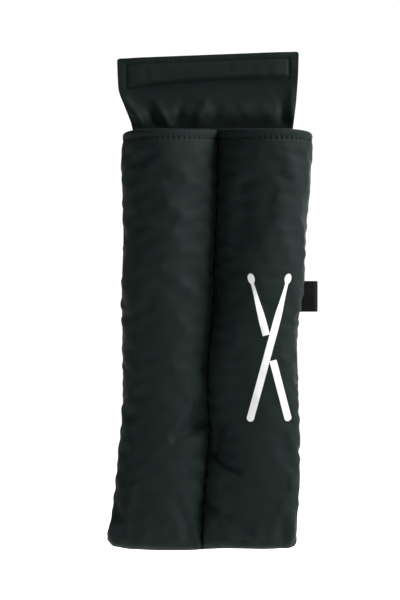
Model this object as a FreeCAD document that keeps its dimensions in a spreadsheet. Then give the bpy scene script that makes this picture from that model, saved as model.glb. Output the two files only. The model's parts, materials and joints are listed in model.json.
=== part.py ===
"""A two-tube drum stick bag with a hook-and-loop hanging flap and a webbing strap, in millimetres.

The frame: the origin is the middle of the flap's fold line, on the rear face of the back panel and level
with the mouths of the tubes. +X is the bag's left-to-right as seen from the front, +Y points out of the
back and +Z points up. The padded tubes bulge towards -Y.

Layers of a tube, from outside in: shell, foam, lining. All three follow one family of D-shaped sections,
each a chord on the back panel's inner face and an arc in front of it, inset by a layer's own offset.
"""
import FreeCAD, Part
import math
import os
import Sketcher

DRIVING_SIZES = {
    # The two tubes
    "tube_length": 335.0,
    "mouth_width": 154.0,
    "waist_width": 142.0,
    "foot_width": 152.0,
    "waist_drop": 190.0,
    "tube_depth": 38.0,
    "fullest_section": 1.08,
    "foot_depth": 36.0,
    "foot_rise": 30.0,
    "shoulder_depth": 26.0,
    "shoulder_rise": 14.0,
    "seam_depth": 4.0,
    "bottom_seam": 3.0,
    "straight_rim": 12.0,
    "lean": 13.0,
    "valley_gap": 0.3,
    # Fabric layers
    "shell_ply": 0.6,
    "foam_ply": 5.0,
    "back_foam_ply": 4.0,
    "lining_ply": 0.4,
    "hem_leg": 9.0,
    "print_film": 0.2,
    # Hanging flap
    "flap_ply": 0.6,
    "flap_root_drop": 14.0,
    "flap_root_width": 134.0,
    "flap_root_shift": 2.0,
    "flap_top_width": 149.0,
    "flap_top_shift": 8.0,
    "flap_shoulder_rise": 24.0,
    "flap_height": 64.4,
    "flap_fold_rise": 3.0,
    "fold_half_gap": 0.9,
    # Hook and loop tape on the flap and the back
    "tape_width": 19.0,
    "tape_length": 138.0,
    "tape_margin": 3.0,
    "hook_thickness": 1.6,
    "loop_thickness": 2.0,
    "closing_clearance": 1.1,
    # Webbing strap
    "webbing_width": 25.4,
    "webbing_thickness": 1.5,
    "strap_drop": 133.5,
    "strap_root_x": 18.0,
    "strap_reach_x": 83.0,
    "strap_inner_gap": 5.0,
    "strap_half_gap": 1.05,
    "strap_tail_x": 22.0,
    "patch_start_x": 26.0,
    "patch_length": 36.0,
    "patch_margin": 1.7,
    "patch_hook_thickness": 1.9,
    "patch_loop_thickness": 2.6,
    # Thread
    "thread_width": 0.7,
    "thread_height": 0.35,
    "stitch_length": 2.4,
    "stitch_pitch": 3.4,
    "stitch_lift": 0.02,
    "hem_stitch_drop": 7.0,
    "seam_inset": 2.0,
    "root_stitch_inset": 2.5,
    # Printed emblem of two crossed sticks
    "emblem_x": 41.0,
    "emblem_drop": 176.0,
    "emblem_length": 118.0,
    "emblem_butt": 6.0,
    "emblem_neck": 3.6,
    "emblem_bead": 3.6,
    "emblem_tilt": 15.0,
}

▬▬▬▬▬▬

Quote the entire listing above exactly.

* _TASK RESULT_:
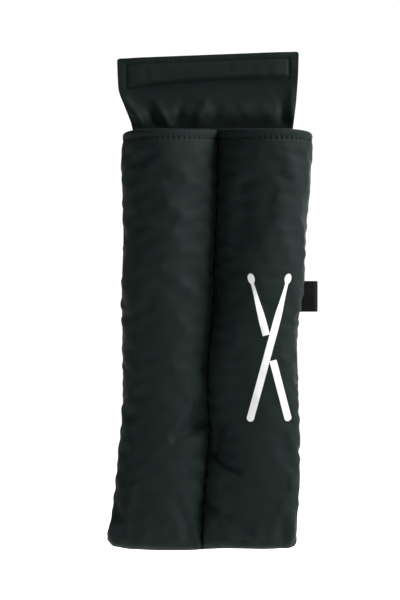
Model this object as a FreeCAD document that keeps its dimensions in a spreadsheet. Then give the bpy scene script that makes this picture from that model, saved as model.glb. Output the two files only. The model's parts, materials and joints are listed in model.json.
=== part.py ===
"""A two-tube drum stick bag with a hook-and-loop hanging flap and a webbing strap, in millimetres.

The frame: the origin is the middle of the flap's fold line, on the rear face of the back panel and level
with the mouths of the tubes. +X is the bag's left-to-right as seen from the front, +Y points out of the
back and +Z points up. The padded tubes bulge towards -Y.

Layers of a tube, from outside in: shell, foam, lining. All three follow one family of D-shaped sections,
each a chord on the back panel's inner face and an arc in front of it, inset by a layer's own offset.
"""
import FreeCAD, Part
import math
import os
import Sketcher

DRIVING_SIZES = {
    # The two tubes
    "tube_length": 335.0,
    "mouth_width": 154.0,
    "waist_width": 142.0,
    "foot_width": 152.0,
    "waist_drop": 190.0,
    "tube_depth": 38.0,
    "fullest_section": 1.08,
    "foot_depth": 36.0,
    "foot_rise": 30.0,
    "shoulder_depth": 26.0,
    "shoulder_rise": 14.0,
    "seam_depth": 4.0,
    "bottom_seam": 3.0,
    "straight_rim": 12.0,
    "lean": 13.0,
    "valley_gap": 0.3,
    # Fabric layers
    "shell_ply": 0.6,
    "foam_ply": 5.0,
    "back_foam_ply": 4.0,
    "lining_ply": 0.4,
    "hem_leg": 9.0,
    "print_film": 0.2,
    # Hanging flap
    "flap_ply": 0.6,
    "flap_root_drop": 14.0,
    "flap_root_width": 134.0,
    "flap_root_shift": 2.0,
    "flap_top_width": 149.0,
    "flap_top_shift": 8.0,
    "flap_shoulder_rise": 24.0,
    "flap_height": 64.4,
    "flap_fold_rise": 3.0,
    "fold_half_gap": 0.9,
    # Hook and loop tape on the flap and the back
    "tape_width": 19.0,
    "tape_length": 138.0,
    "tape_margin": 3.0,
    "hook_thickness": 1.6,
    "loop_thickness": 2.0,
    "closing_clearance": 1.1,
    # Webbing strap
    "webbing_width": 25.4,
    "webbing_thickness": 1.5,
    "strap_drop": 133.5,
    "strap_root_x": 18.0,
    "strap_reach_x": 83.0,
    "strap_inner_gap": 5.0,
    "strap_half_gap": 1.05,
    "strap_tail_x": 22.0,
    "patch_start_x": 26.0,
    "patch_length": 36.0,
    "patch_margin": 1.7,
    "patch_hook_thickness": 1.9,
    "patch_loop_thickness": 2.6,
    # Thread
    "thread_width": 0.7,
    "thread_height": 0.35,
    "stitch_length": 2.4,
    "stitch_pitch": 3.4,
    "stitch_lift": 0.02,
    "hem_stitch_drop": 7.0,
    "seam_inset": 2.0,
    "root_stitch_inset": 2.5,
    # Printed emblem of two crossed sticks
    "emblem_x": 41.0,
    "emblem_drop": 176.0,
    "emblem_length": 118.0,
    "emblem_butt": 6.0,
    "emblem_neck": 3.6,
    "emblem_bead": 3.6,
    "emblem_tilt": 15.0,
}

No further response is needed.